Whether you're studying for a college final, a professional certification, or a technical interview, AI can transform how you prepare. But most people use it wrong — they paste in their notes and ask for a summary. Here's how to actually use it.
Why AI Is Different From Every Other Study Tool
Every study tool before AI had one fundamental limitation: it couldn't respond to you. Flashcards, textbooks, videos — they deliver the same information regardless of what you already know, where you're confused, or how you learn best.
AI changes this. For the first time, you can have a study session that adapts to you in real time — one that answers follow-up questions, gives different explanations when the first one doesn't land, quizzes you on exactly the concepts you're weakest on, and adjusts its depth based on your background.
That makes it not just a better study tool, but a fundamentally different kind of tool.
The Most Effective AI Study Techniques
1. The Socratic Quiz Method
Instead of asking AI to explain something, ask it to quiz you on it. "Quiz me on the causes of World War I. Ask one question at a time, wait for my answer, then give feedback." This forces active recall — the most evidence-backed study technique there is — and the AI gives you immediate, specific feedback on your answers.
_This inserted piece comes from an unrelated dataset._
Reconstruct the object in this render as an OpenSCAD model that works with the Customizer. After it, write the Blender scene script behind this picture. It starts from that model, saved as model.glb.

2. The Confused Student Technique
Explain a concept back to the AI as if you're a confused student. "I'm trying to understand how transformers work. Here's what I think is going on: [your explanation]. What did I get wrong or oversimplify?" This identifies misconceptions before the exam does.
3. The Feynman Loop
Ask the AI to explain a concept in plain English, then ask it to explain it again using an analogy, then ask it to explain it using a specific real-world example. By the third explanation, you'll have the concept from three angles — and one of them will stick.
4. The Exam Predictor
"I'm studying for an exam on [topic] at a [undergraduate/graduate/professional] level. Based on common exam patterns, what are the 10 most likely question types or concepts I'll be tested on? For each one, give me a practice question and the key points a strong answer would hit."
5. Spaced Repetition Planning
Share your study schedule and the topics you need to cover, and ask the AI to create a spaced repetition plan — a schedule that has you reviewing material at scientifically optimal intervals (1 day, 3 days, 1 week, 2 weeks) to maximize long-term retention.
What Not to Do
- Don't just ask for summaries. Reading a summary is passive. You'll forget it. Quiz yourself instead.
- Don't outsource your thinking. If AI does the work of understanding for you, you haven't learned anything. Use it to check your thinking, not replace it.
- Don't study only with AI. Use it alongside practice problems, past exams, and peer discussion. It's a tool, not a complete curriculum.
Building Your Study Session
A high-quality AI-assisted study session might look like this:
- Tell the AI what you're studying, your level, and how much time you have
- Ask it to outline the most important concepts to cover
- For each concept: ask it to explain, then quiz you, then give feedback on your answers
- At the end: ask it to identify which concepts you struggled with most and give you a focused review
- Before the exam: ask it to simulate exam conditions with 10 questions under a time limit
Used this way, an hour with the AI Coach is worth more than several hours of passive reading.